Scores 99.25 of 100 in its reassessment.

LITTLE ROCK, AR (News Release) - The Family Medical Center at the University of Arkansas for Medical Sciences (UAMS) recently became the first primary-care clinic in Arkansas to earn renewal as a Level III Patient-Centered Medical Home (PCMH), where health professionals work as a team to address a patient’s chronic conditions.

The National Committee for Quality Assurance (NCQA) again awarded Level III, the highest level PCMH recognition, to UAMS Family Medical Center after it earned a score of 99.25 of 100 in its reassessment.

“We learned that our submission and the resulting scores were the best ever seen by consultants who reviewed the application,” said Daniel Knight, chair of the Department of Family and Preventive Medicine, which manages the medical center. “The renewed recognition and the high score reflect real benefits for our patients. They now have better access to care and resources to help improve their care.”

A patient-centered medical home creates partnerships between individual patients, their physicians and the patient’s family. Care is facilitated by registries, information technology and health information exchange, so patients get the indicated care when and where they need and want it. A care manager serves works with patients to ensure they receive the care and other services they need.
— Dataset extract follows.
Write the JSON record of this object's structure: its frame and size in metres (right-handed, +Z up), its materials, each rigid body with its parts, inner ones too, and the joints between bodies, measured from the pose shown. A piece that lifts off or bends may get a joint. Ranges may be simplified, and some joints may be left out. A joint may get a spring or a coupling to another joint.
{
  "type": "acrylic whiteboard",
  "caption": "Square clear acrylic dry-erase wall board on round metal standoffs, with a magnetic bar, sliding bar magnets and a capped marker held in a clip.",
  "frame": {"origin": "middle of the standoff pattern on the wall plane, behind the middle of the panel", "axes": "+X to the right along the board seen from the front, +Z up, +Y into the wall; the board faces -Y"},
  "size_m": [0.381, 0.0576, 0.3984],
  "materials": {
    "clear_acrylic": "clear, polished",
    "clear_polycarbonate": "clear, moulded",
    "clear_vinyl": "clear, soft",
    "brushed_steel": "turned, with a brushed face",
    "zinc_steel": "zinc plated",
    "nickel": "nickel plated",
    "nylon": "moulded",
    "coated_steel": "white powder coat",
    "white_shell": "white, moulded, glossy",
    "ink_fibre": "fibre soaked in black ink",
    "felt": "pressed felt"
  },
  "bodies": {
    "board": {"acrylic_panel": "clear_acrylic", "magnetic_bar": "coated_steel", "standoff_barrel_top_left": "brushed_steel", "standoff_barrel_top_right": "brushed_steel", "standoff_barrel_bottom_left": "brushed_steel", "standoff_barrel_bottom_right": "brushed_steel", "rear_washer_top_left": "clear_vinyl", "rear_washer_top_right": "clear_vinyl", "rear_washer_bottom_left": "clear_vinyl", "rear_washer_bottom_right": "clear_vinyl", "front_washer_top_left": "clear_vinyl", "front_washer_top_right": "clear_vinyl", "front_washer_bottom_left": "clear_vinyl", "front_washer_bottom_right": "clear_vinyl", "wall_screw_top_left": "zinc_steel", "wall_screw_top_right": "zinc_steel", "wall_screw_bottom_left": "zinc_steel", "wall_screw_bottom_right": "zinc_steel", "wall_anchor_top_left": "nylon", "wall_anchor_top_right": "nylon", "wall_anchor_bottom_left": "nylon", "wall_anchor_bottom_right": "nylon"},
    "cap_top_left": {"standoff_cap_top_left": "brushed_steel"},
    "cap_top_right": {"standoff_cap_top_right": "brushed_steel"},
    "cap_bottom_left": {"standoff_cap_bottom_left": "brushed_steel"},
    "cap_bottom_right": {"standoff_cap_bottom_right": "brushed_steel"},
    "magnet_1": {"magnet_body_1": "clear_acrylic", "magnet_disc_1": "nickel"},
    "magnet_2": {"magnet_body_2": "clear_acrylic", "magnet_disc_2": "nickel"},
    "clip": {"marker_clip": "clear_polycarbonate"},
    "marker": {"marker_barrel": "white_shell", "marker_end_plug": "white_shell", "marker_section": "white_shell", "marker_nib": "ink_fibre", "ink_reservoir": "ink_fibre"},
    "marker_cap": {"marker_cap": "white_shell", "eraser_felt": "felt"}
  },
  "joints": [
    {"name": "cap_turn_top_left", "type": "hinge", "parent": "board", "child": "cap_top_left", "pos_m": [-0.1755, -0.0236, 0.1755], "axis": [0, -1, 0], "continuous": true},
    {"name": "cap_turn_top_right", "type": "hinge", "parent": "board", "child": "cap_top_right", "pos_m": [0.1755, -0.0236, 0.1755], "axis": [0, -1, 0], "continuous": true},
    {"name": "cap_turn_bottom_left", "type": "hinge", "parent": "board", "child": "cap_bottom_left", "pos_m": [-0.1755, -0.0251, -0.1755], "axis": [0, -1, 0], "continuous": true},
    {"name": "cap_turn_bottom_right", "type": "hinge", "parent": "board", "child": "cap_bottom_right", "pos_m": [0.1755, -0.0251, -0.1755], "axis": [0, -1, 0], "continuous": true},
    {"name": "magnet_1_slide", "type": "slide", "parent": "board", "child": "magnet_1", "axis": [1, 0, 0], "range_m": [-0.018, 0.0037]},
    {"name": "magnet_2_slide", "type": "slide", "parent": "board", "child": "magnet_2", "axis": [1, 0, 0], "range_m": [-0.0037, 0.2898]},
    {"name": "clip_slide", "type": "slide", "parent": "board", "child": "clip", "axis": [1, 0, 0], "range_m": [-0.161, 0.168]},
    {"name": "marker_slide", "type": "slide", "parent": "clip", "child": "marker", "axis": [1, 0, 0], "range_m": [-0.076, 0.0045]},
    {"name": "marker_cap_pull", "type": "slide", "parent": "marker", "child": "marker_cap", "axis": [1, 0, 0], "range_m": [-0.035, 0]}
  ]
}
In 2010, the Family Medical Center became the first primary care clinic in Arkansas to receive Level III recognition. Since establishing the PCMH, the UAMS Medical Center’s readmission rate among patients referred from the Family Medical Center has dropped from 22 percent to 15 percent.
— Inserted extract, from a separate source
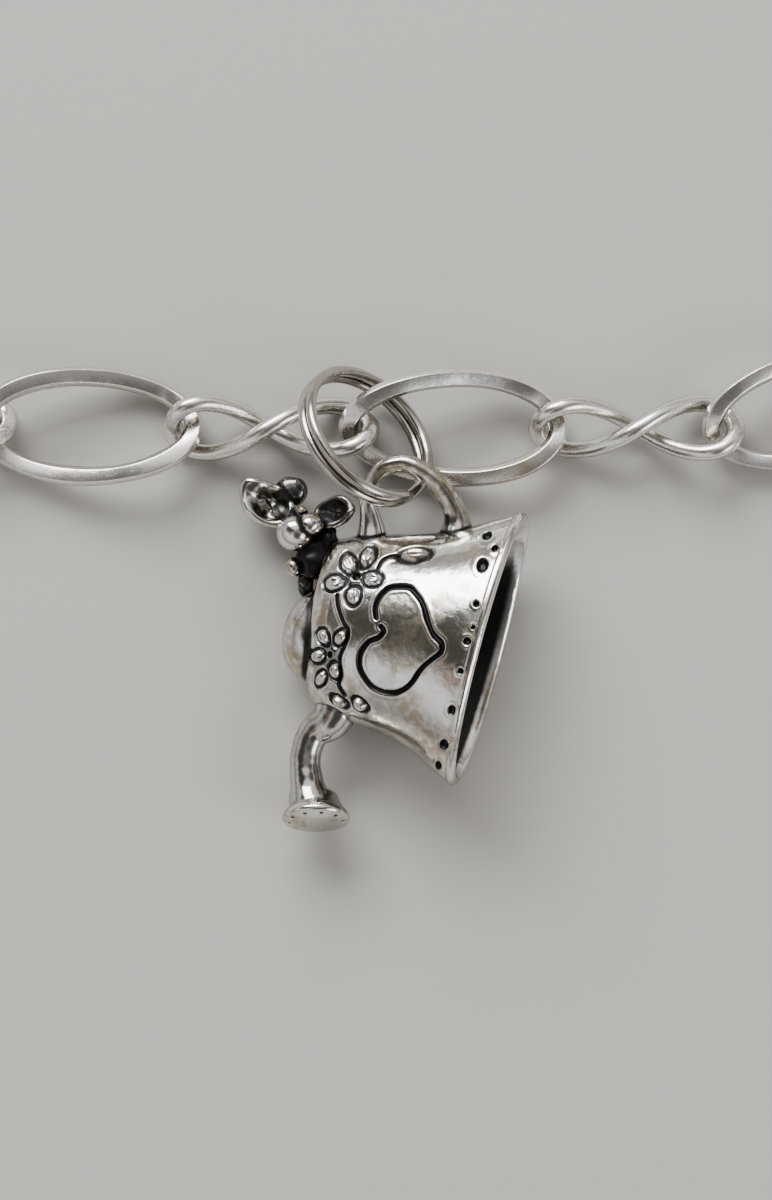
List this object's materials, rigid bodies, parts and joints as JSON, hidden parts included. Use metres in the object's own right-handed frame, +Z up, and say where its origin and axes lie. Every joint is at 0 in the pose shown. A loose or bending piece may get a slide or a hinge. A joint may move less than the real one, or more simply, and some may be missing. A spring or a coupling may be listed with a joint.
{
  "type": "charm bracelet",
  "caption": "Silver chain bracelet of long flat-wire ovals and crossed figure-eight links, closed as a loop, with a cast watering can charm on a split ring.",
  "frame": {"origin": "on the surface that the bracelet lies on, under the middle of its outline", "axes": "+Z up from the surface, +X along the front run of the chain, +Y from the charm toward the clasp"},
  "size_m": [0.0734, 0.0594, 0.0069],
  "materials": {
    "bright_silver": "polished silver wire, lightly hammered",
    "warm_silver": "polished silver wire, slightly tarnished",
    "oxidised_silver": "cast silver, oxidised black in its recesses"
  },
  "bodies": {
    "root": {"oval_link_1": "bright_silver", "oval_link_2": "bright_silver", "oval_link_3": "bright_silver", "oval_link_4": "bright_silver", "oval_link_5": "bright_silver", "oval_link_6": "bright_silver", "oval_link_7": "bright_silver", "oval_link_8": "bright_silver", "oval_link_9": "bright_silver", "oval_link_10": "bright_silver", "oval_link_11": "bright_silver", "figure_eight_link_1": "bright_silver", "figure_eight_link_2": "bright_silver", "figure_eight_link_3": "bright_silver", "figure_eight_link_4": "bright_silver", "figure_eight_link_5": "bright_silver", "figure_eight_link_6": "bright_silver", "figure_eight_link_7": "bright_silver", "figure_eight_link_8": "bright_silver", "figure_eight_link_9": "bright_silver", "figure_eight_link_10": "bright_silver", "jump_ring": "bright_silver", "clasp": "bright_silver", "split_ring": "warm_silver", "watering_can": "oxidised_silver"}
  },
  "joints": []
}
Some of the key components of the PCMH long have been in place in the Family Medical Center. In 1998, the clinic was the first on campus to implement an electronic medical record system. Jamie Howard, M.D., also initiated clinical performance measurement and quality improvement measures there a decade ago, Knight said.

Knight also gave credit to Paula White, former Department of Family and Preventive Medicine administrator, for her work on the initial development of the Family Medical Center’s PCMH and the first NCQA recognition in 2010 and to Mary Prince, current administrator, for shepherding the reapplication through to such a successful conclusion.

In addition to improving patient outcomes, the medical-home model promises to cut costs by reducing the need for hospitalization or emergency room care. According to the Robert Wood Johnson Foundation, seven medical home demonstration projects at primary care practices reported a 6 percent to 40 percent reduction in hospitalizations, a 7 percent to 29 percent decline in emergency room visits and a savings of $71-$640 per patient.

Nationally, about a quarter of the primary care practices have adopted the patient-centered medical home model.

Charles Smith, M.D., executive associate dean for Clinical Affairs, leads the Center for Primary Care that includes the Family Medical Center. Two other clinics in the CPC, Internal Medicine North and the Thomas and Lyon Longevity Clinic at the Donald W. Reynolds Institute on Aging, both have obtained PCMH recognition. Two others, Internal Medicine South and Internal Medicine West, are in the process of applying for it. UAMS Family Medical Center Fort Smith, at UAMS West in Fort Smith, recently achieved Level III recognition from NCQA.

The NCQA is a private, nonprofit organization dedicated to improving health care. It has worked with leading national medical organizations like the American College of Physicians and the American Academy of Family Physicians to develop PCMH recognition standards.